CurrentUnitOfWork.get().registerListener(new UnitOfWorkListenerAdapter() {
@Override
@SneakyThrows
public void afterCommit(UnitOfWork unitOfWork) {
method.invoke(gateway, args);
}
});

return null;
});
}

`

Hi Allard,

I am facing some similar race condition between two commands.

Flow:-

  1. I have an interceptor that calls SAGA to send a command using the gateway to aggregate root. This works fine when the request does not contain another command, so just the SAGA command is executed perfectly.

  2. Now if I fire some request to my controller that will call some service to send some command over the gateway, issues arise. The request is still first intercepted by the interceptor but the order in which the commands now land on aggregate is first the service command, then the command from SAGA, which defeats the business purpose. If I see still the command is first dispatched by SAGA, and then by service layer but still the order in which they are received at aggregate root is opposite.
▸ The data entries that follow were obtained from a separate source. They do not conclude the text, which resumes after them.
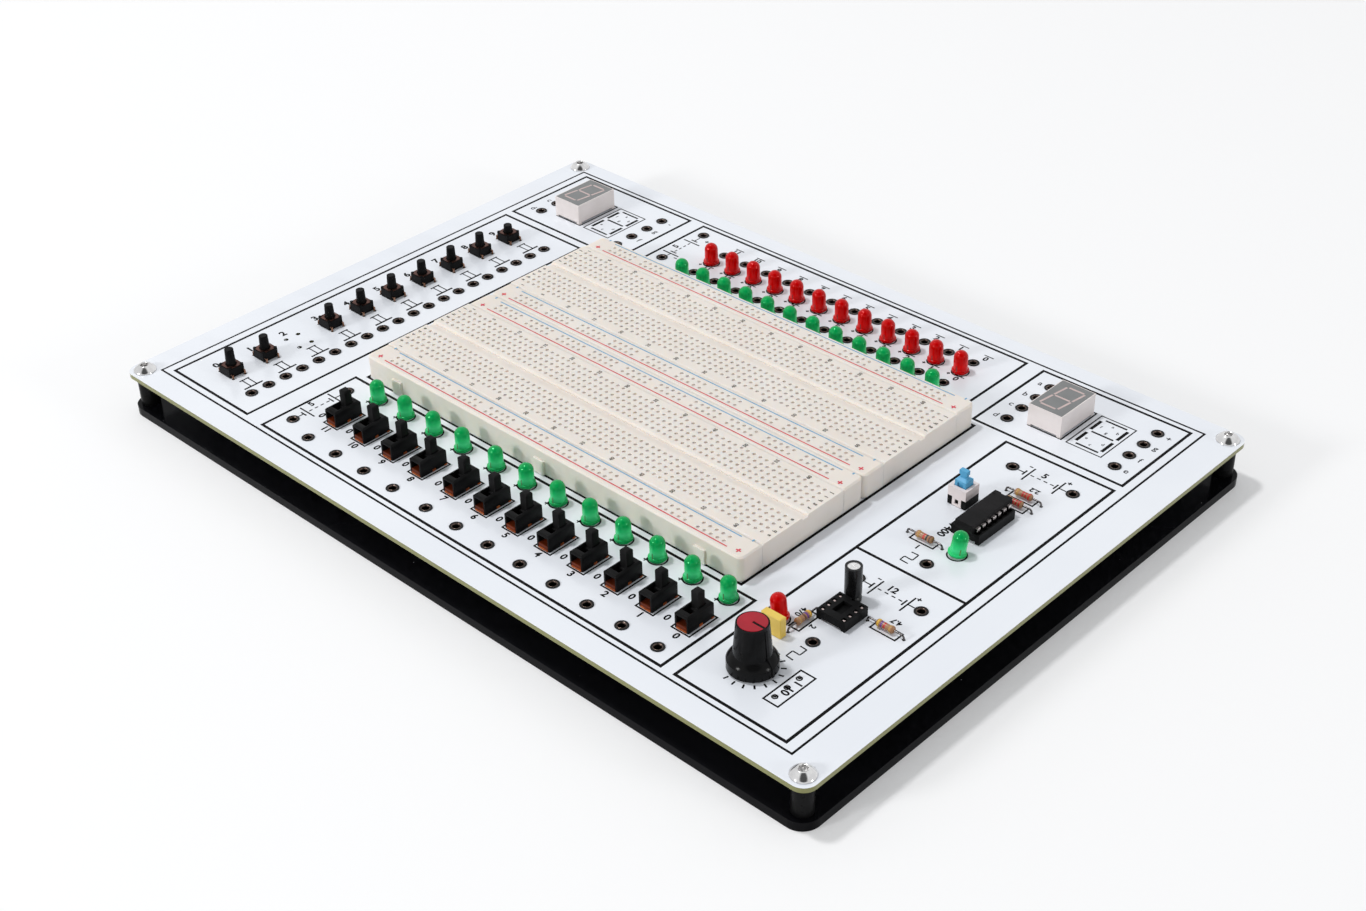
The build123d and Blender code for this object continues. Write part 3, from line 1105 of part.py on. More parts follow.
with BuildPart() as component_leads:
    groups = [(lamp_leads, SEAT), (switch_pins, SEAT + WAFER_THICKNESS + LEAD_WIDTH / 2),
              (display_pins, PANEL_TOP + DISPLAY_FOOT_HEIGHT),
              (select_pins, SEAT), (capacitor_leads, can_bottom), (film_leads, SEAT),
              (chip_contacts, PANEL_TOP + CHIP_SOCKET_HEIGHT / 3)]
    for places, level in groups:
        with BuildSketch(Plane.XY.offset(TAIL_END)):
            with Locations(*places):
                Rectangle(LEAD_WIDTH, LEAD_WIDTH)
        extrude(amount=level - TAIL_END)
    with BuildSketch(Plane.XY.offset(pot_top - POT_HEIGHT / 2 + POT_TAB_THICKNESS)):
        with Locations(*pot_pins):
            Rectangle(LEAD_WIDTH, LEAD_WIDTH)
    extrude(amount=PANEL_TOP + LEAD_WIDTH - pot_top + POT_HEIGHT / 2 - POT_TAB_THICKNESS)
    for (x, y), angle, toward in leaning_lamps:
        for side in (-1, 1):
            dip = side * LAMP_LEAD_PITCH / 2 * cos(radians(toward)) + LEAD_WIDTH
            lead_top = SEAT + lamp_lift(angle) - dip * sin(radians(angle))
            with Locations((x + side * LAMP_LEAD_PITCH / 2, y, TAIL_END)):
                Box(LEAD_WIDTH, LEAD_WIDTH, lead_top - TAIL_END, align=UPRIGHT)
    add(bent_wires + button_legs)
save(component_leads, "component_leads")
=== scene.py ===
import math

import bmesh
import bpy
from mathutils import Matrix, Vector


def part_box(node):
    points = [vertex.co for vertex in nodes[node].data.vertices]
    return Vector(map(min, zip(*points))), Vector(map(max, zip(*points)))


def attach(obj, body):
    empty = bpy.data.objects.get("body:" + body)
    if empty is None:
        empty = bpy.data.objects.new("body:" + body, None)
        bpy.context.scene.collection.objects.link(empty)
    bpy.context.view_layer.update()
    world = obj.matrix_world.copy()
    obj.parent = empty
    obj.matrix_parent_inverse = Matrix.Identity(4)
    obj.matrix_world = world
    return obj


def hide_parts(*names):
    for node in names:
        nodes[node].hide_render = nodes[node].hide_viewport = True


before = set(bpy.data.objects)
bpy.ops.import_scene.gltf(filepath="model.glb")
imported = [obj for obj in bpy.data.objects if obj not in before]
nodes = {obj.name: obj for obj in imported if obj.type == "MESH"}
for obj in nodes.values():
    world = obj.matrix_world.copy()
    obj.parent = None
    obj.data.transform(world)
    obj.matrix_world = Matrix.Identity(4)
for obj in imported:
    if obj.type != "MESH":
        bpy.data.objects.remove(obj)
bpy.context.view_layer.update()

MM = 0.001

# ---------------------------------------------------------------- camera
# A camera with a 52.8 mm lens stands off the trainer's front right corner and looks down on it,
# tipped a little over one degree off level.
CAMERA_PLACE = Vector((383.7, -387.8, 366.6)) * MM
CAMERA_AIM = Vector((24.45, -18.26, 15.6)) * MM
CAMERA_TIP = math.radians(-1.32)
CAMERA_LENS = 52.83

camera_data = bpy.data.cameras.new("camera")
camera_data.lens = CAMERA_LENS
camera_data.sensor_width = 36
camera_data.clip_start = 0.01
camera = bpy.data.objects.new("camera", camera_data)
looking = (CAMERA_AIM - CAMERA_PLACE).to_track_quat("-Z", "Y").to_matrix()
tipped = looking @ Matrix.Rotation(CAMERA_TIP, 3, "Z")
camera.matrix_world = Matrix.Translation(CAMERA_PLACE) @ tipped.to_4x4()
bpy.context.scene.collection.objects.link(camera)
bpy.context.scene.camera = camera
bpy.context.scene.view_settings.view_transform = "Standard"

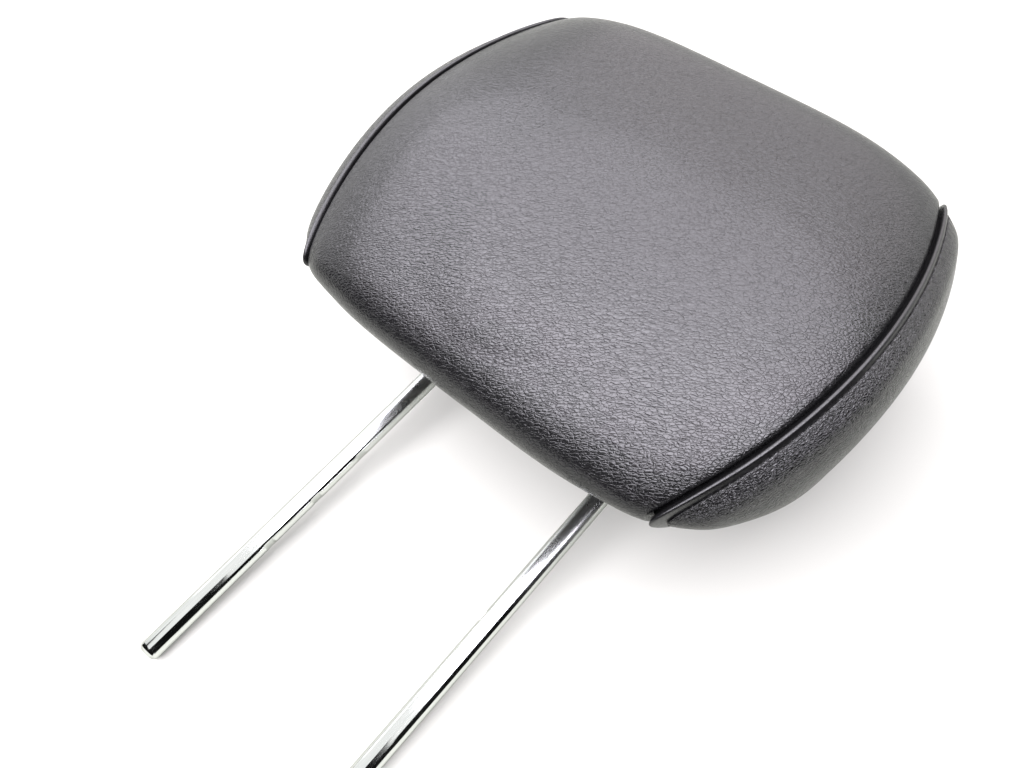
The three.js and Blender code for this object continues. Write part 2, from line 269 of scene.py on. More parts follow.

I am using axon 2.4.6 and using defaultCommandGateway and DistributedCommandBus.

Regards :
Harinder Singh

Hi,

my first inpression is that it feels awkward to invoke a Saga to send a command from an interceptor. Sagas are ‘designed’ to react to events. Not sure what you’re trying to achieve (funtionally), but there might be a cleaner way.

If you’re using a DistributedCommandBus, commands are (potentially) sent to other nodes, where they can be executed in parallel. ‘Race conditions’ here are normal.

Cheers,

Allard